Filoni também resgata essa familiaridade com o passado da franquia em seus diálogos. Ao contrário de alguns títulos recentes que usam falas mais "naturais" do que os escritos por George Lucas, Ahsoka retoma a breguice que permeou os seis filmes pré-Disney. Ainda que algumas linhas pareçam truncadas, essa escolha conecta a série aos longas que a originaram de forma tão eficaz quanto grandes batalhas espaciais ou duelos com sabres de luz.

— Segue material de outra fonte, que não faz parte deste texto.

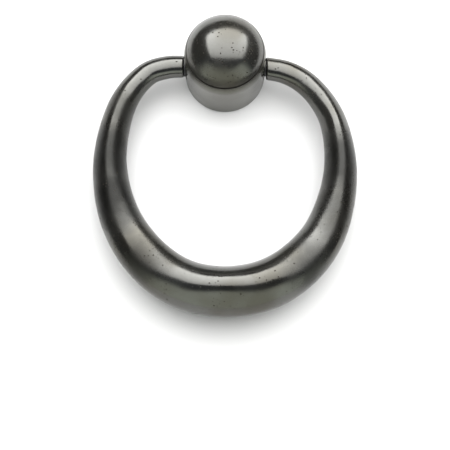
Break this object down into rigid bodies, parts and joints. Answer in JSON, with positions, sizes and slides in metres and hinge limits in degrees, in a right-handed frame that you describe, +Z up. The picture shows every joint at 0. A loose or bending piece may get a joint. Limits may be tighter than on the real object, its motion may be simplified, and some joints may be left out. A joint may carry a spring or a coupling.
{
  "type": "door knocker",
  "caption": "Cast bronze ring door knocker: a heavy ring swings from the sides of a round boss and falls on a strike button, bolted through the door.",
  "frame": {"origin": "centre of the boss's back, on the door's outer face", "axes": "+Z up, -Y out from the door towards the visitor, +X to the visitor's right"},
  "size_m": [0.1252, 0.1091, 0.1417],
  "materials": {
    "cast_bronze": "dark patinated cast bronze, hand polished, with scattered casting pits",
    "bearing_bronze": "turned bronze, dull",
    "fixing_steel": "turned and threaded steel",
    "black_steel": "black oxide steel",
    "gasket_rubber": "matt black rubber",
    "washer_nylon": "black nylon, satin"
  },
  "bodies": {
    "boss": {"collar": "cast_bronze", "ball": "cast_bronze", "back_gasket": "gasket_rubber", "locating_dowel": "fixing_steel", "through_stud": "fixing_steel", "inside_rose": "cast_bronze", "lock_washer": "fixing_steel", "dome_nut": "cast_bronze", "left_bush": "bearing_bronze", "right_bush": "bearing_bronze", "left_thrust_washer": "washer_nylon", "right_thrust_washer": "washer_nylon", "strike_button": "cast_bronze", "strike_screw": "bearing_bronze"},
    "ring": {"ring": "cast_bronze", "left_pivot_pin": "fixing_steel", "right_pivot_pin": "fixing_steel", "left_grub_screw": "black_steel", "right_grub_screw": "black_steel"}
  },
  "joints": [
    {"name": "ring_swing", "type": "hinge", "parent": "boss", "child": "ring", "pos_m": [0, -0.012, -0.0005], "axis": [-1, 0, 0], "range_deg": [0, 175]}
  ]
}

Dentro dessas diretrizes, o elenco principal de Ahsoka faz um trabalho memorável, especialmente Dawson, que flutua com facilidade entre a estoicidade e a esperança que Ahsoka mostra ao longo da temporada. Sua interpretação é discreta, mas profunda, e carrega toda a personalidade que Ashley Eckstein criou para a personagem após anos dublando-a em animações.
Dentro dos vilões apresentados na série, Baylan Skoll e Shin Hati se destacam com facilidade. Ray Stevenson e Ivanna Sakhno são alguns dos melhores antagonistas que a franquia já teve em live-action, não necessariamente por suas ações, mas por sua imponência frente a figuras poderosas e pelo mistério que cerca seus objetivos. Justamente por sua frieza e pelo suspense que os acompanha desde o primeiro episódio, os mercenários se estabelecem sempre como os personagens mais intimidadores em cena, até mesmo quando dividem o palco com o temido Grande Almirante Thrawn (Lars Mikkelsen).

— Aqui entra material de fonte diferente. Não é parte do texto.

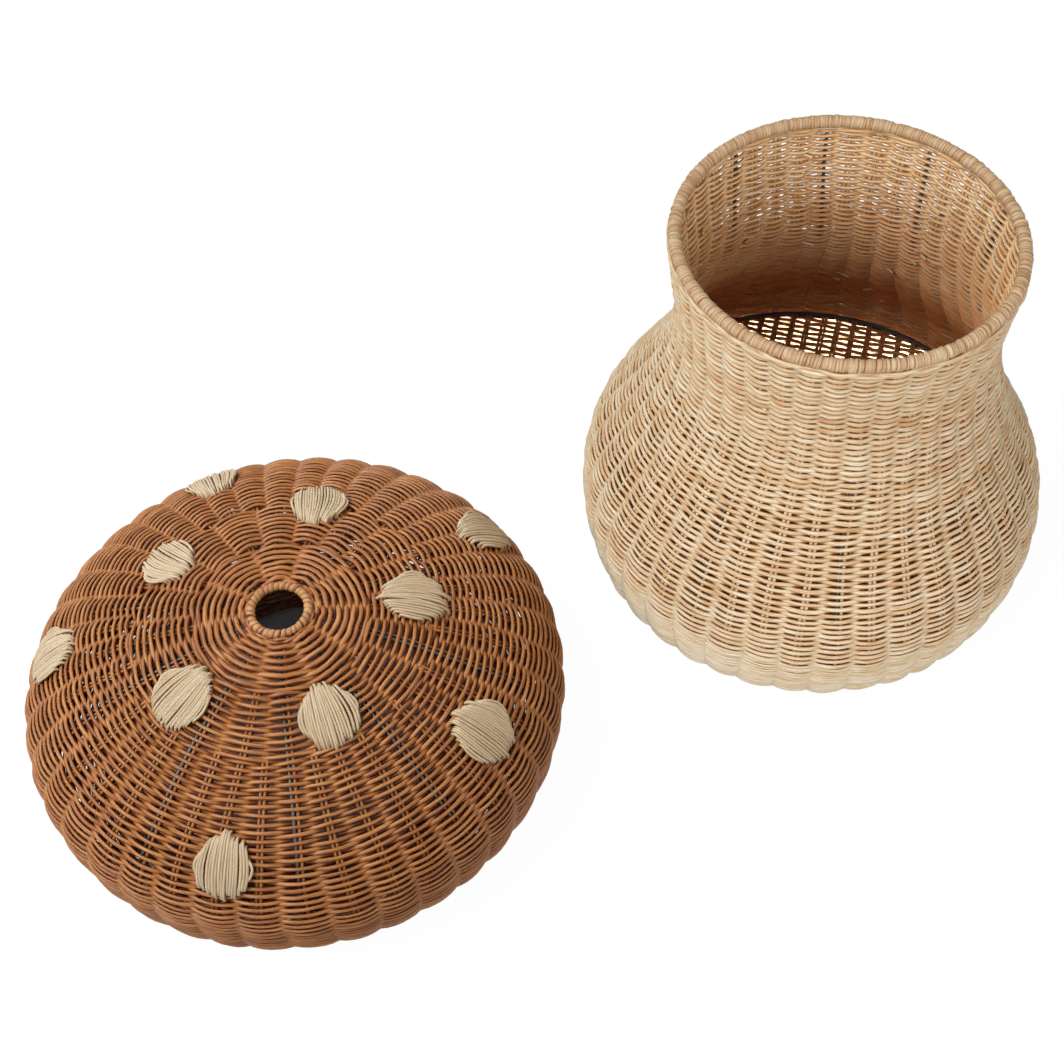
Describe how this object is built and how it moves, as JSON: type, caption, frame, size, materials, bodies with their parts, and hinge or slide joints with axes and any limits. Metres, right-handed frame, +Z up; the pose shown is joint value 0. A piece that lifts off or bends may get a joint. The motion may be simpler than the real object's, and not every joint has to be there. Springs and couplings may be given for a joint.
{
  "type": "lidded storage basket",
  "caption": "Bellied woven rattan basket with a rolled mouth, and its domed lid, with a finger hole and stitched spots, lying beside it.",
  "frame": {"origin": "on the ground, at the middle of the two halves' shared bounding box", "axes": "+Z is up. +X runs from the lid's axis to the body's axis. +Y completes the set."},
  "size_m": [0.8111, 0.3898, 0.32],
  "materials": {
    "natural_rattan": "peeled natural rattan core, matt, straw to light tan from strand to strand",
    "brown_rattan": "rattan core dyed reddish brown, low sheen, darker and lighter strand by strand",
    "dark_wire": "dark coated steel wire, semi-gloss"
  },
  "bodies": {
    "basket": {"belly_wall": "natural_rattan", "neck_wall": "natural_rattan", "foot_skirt": "natural_rattan", "woven_floor": "natural_rattan", "floor_ring": "dark_wire", "foot_hoop": "dark_wire", "rim_hoop": "dark_wire", "rim_wrap": "natural_rattan", "upright_01": "dark_wire", "upright_02": "dark_wire", "upright_03": "dark_wire", "upright_04": "dark_wire", "upright_05": "dark_wire", "upright_06": "dark_wire", "upright_07": "dark_wire", "upright_08": "dark_wire", "upright_09": "dark_wire", "upright_10": "dark_wire"},
    "lid": {"lid_crown": "brown_rattan", "lid_shoulder": "brown_rattan", "lid_underside": "brown_rattan", "lid_collar": "brown_rattan", "lid_base_hoop": "dark_wire", "finger_hole_hoop": "dark_wire", "finger_hole_wrap": "brown_rattan", "lid_rib_01": "dark_wire", "lid_rib_02": "dark_wire", "lid_rib_03": "dark_wire", "lid_rib_04": "dark_wire", "lid_rib_05": "dark_wire", "lid_rib_06": "dark_wire", "lid_rib_07": "dark_wire", "lid_rib_08": "dark_wire", "lid_rib_09": "dark_wire", "lid_rib_10": "dark_wire", "spot_01": "natural_rattan", "spot_02": "natural_rattan", "spot_03": "natural_rattan", "spot_04": "natural_rattan", "spot_05": "natural_rattan", "spot_06": "natural_rattan", "spot_07": "natural_rattan", "spot_08": "natural_rattan", "spot_09": "natural_rattan", "spot_10": "natural_rattan"}
  },
  "joints": [
    {"name": "lid_lift", "type": "slide", "parent": "basket", "child": "lid", "axis": [0, 0, 1], "range_m": [0, 0.45]}
  ]
}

Apesar do bom trabalho do elenco, Ahsoka não conseguiu evitar uma pequena barriga em sua primeira metade. Por melhor que tenha sido sua estreia, os três episódios seguintes repetem as mesmas discussões e argumentos, como se Filoni não encontrasse uma forma mais ágil de levar ao encontro entre Ahsoka e Anakin (Hayden Christensen). Felizmente, o quinto episódio marca um ponto de virada na temporada, com cada capítulo subsequente se mostrando melhor que o anterior e levando a um clímax agridoce, mas que deixa a porta escancarada para novas histórias.

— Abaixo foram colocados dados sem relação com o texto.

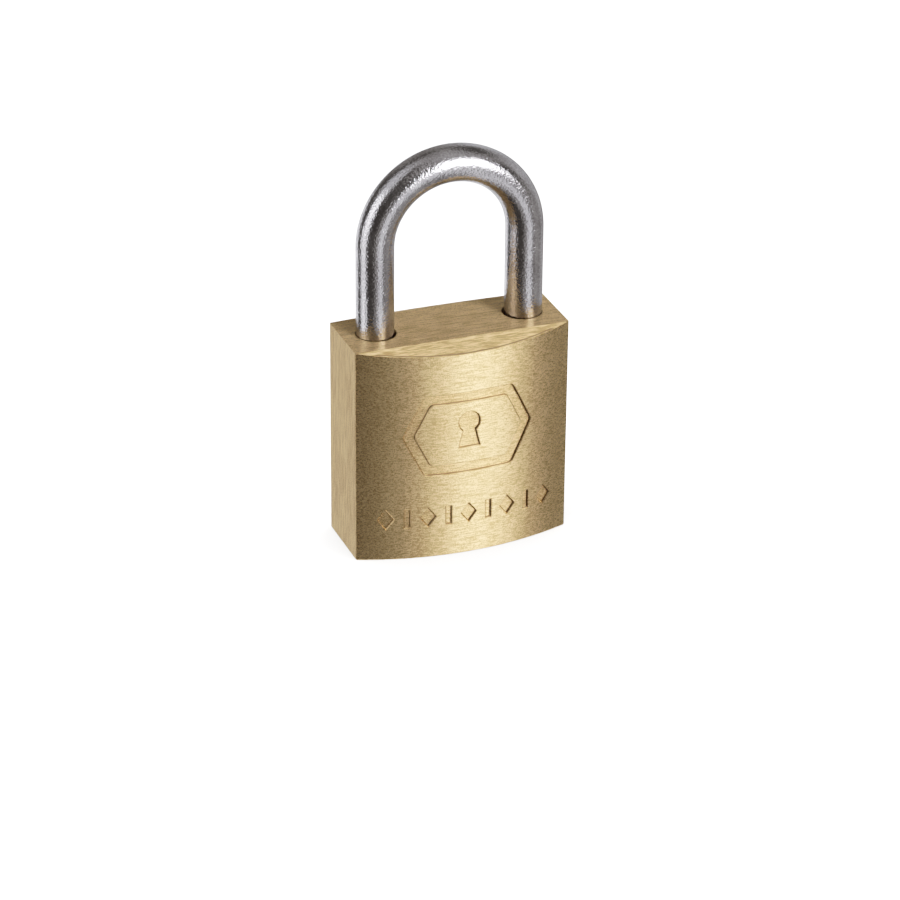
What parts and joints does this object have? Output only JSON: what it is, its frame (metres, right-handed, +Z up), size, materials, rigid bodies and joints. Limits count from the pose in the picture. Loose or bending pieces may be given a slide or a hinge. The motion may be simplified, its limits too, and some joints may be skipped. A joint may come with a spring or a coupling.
{
  "type": "padlock",
  "caption": "Brass pin-tumbler padlock with a bowed solid body, a plated round shackle that lifts, a turning cylinder plug, a sliding latch and sprung pin stacks.",
  "frame": {"origin": "centre of the body's flat base", "axes": "+Z up along the shackle legs, +X from the heel leg towards the toe leg, -Y out of the engraved front face"},
  "size_m": [0.03, 0.0158, 0.0558],
  "materials": {
    "body_brass": "brushed satin",
    "plug_brass": "turned, fine satin",
    "pin_brass": "turned",
    "shackle_steel": "bright plated over drawn steel",
    "pin_steel": "ground",
    "spring_steel": "drawn wire"
  },
  "bodies": {
    "lock_body": {"lock_body": "body_brass", "shackle_retaining_pin": "pin_brass", "plug_retaining_pin": "pin_brass", "latch_bore_plug": "body_brass", "chamber_plug_1": "body_brass", "chamber_plug_2": "body_brass", "chamber_plug_3": "body_brass", "chamber_plug_4": "body_brass", "shackle_spring": "spring_steel", "latch_spring": "spring_steel", "pin_spring_1": "spring_steel", "pin_spring_2": "spring_steel", "pin_spring_3": "spring_steel", "pin_spring_4": "spring_steel"},
    "shackle": {"shackle": "shackle_steel"},
    "plug": {"cylinder_plug": "plug_brass", "drive_pin": "pin_steel"},
    "latch": {"latch": "pin_brass"},
    "key_pin_1": {"key_pin_1": "pin_brass"},
    "key_pin_2": {"key_pin_2": "pin_brass"},
    "key_pin_3": {"key_pin_3": "pin_brass"},
    "key_pin_4": {"key_pin_4": "pin_brass"},
    "driver_pin_1": {"driver_pin_1": "pin_brass"},
    "driver_pin_2": {"driver_pin_2": "pin_brass"},
    "driver_pin_3": {"driver_pin_3": "pin_brass"},
    "driver_pin_4": {"driver_pin_4": "pin_brass"}
  },
  "joints": [
    {"name": "shackle_lift", "type": "slide", "parent": "lock_body", "child": "shackle", "axis": [0, 0, 1], "range_m": [0, 0.011], "deforming": ["shackle_spring"]},
    {"name": "plug_turn", "type": "hinge", "parent": "lock_body", "child": "plug", "pos_m": [0, 0, 0], "axis": [0, 0, 1], "range_deg": [-180, 0]},
    {"name": "latch_slide", "type": "slide", "parent": "lock_body", "child": "latch", "axis": [1, 0, 0], "range_m": [0, 0.0022], "deforming": ["latch_spring"]},
    {"name": "key_pin_1_slide", "type": "slide", "parent": "plug", "child": "key_pin_1", "axis": [1, 0, 0], "range_m": [0, 0.00168]},
    {"name": "key_pin_2_slide", "type": "slide", "parent": "plug", "child": "key_pin_2", "axis": [1, 0, 0], "range_m": [0, 0.00248]},
    {"name": "key_pin_3_slide", "type": "slide", "parent": "plug", "child": "key_pin_3", "axis": [1, 0, 0], "range_m": [0, 0.00128]},
    {"name": "key_pin_4_slide", "type": "slide", "parent": "plug", "child": "key_pin_4", "axis": [1, 0, 0], "range_m": [0, 0.00208]},
    {"name": "driver_pin_1_slide", "type": "slide", "parent": "lock_body", "child": "driver_pin_1", "axis": [1, 0, 0], "range_m": [0, 0.0012], "stiffness_N_per_m": 120, "springref_m": -0.001, "deforming": ["pin_spring_1"]},
    {"name": "driver_pin_2_slide", "type": "slide", "parent": "lock_body", "child": "driver_pin_2", "axis": [1, 0, 0], "range_m": [0, 0.0012], "stiffness_N_per_m": 120, "springref_m": -0.001, "deforming": ["pin_spring_2"]},
    {"name": "driver_pin_3_slide", "type": "slide", "parent": "lock_body", "child": "driver_pin_3", "axis": [1, 0, 0], "range_m": [0, 0.0012], "stiffness_N_per_m": 120, "springref_m": -0.001, "deforming": ["pin_spring_3"]},
    {"name": "driver_pin_4_slide", "type": "slide", "parent": "lock_body", "child": "driver_pin_4", "axis": [1, 0, 0], "range_m": [0, 0.0012], "stiffness_N_per_m": 120, "springref_m": -0.001, "deforming": ["pin_spring_4"]}
  ],
  "couplings": [
    {"joint": "latch_slide", "follows": "plug_turn", "m_per_rad": -0.00070028}
  ]
}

Fugindo do medo que levou a decisões covardes em A Ascensão Skywalker e O Livro de Boba Fett, quando a Lucasfilm se viu intimidada pelas exigências da sua relação com o fandom, Dave Filoni faz com Ahsoka o que tem de melhor: expandir o legado de George Lucas com o carinho de quem vê Star Wars além de suas cifras. Além de se estabelecer como um dos melhores títulos da franquia até agora, a série prova aos fãs que ainda existem pessoas dispostas a expandir esse universo de forma crítica e criativa.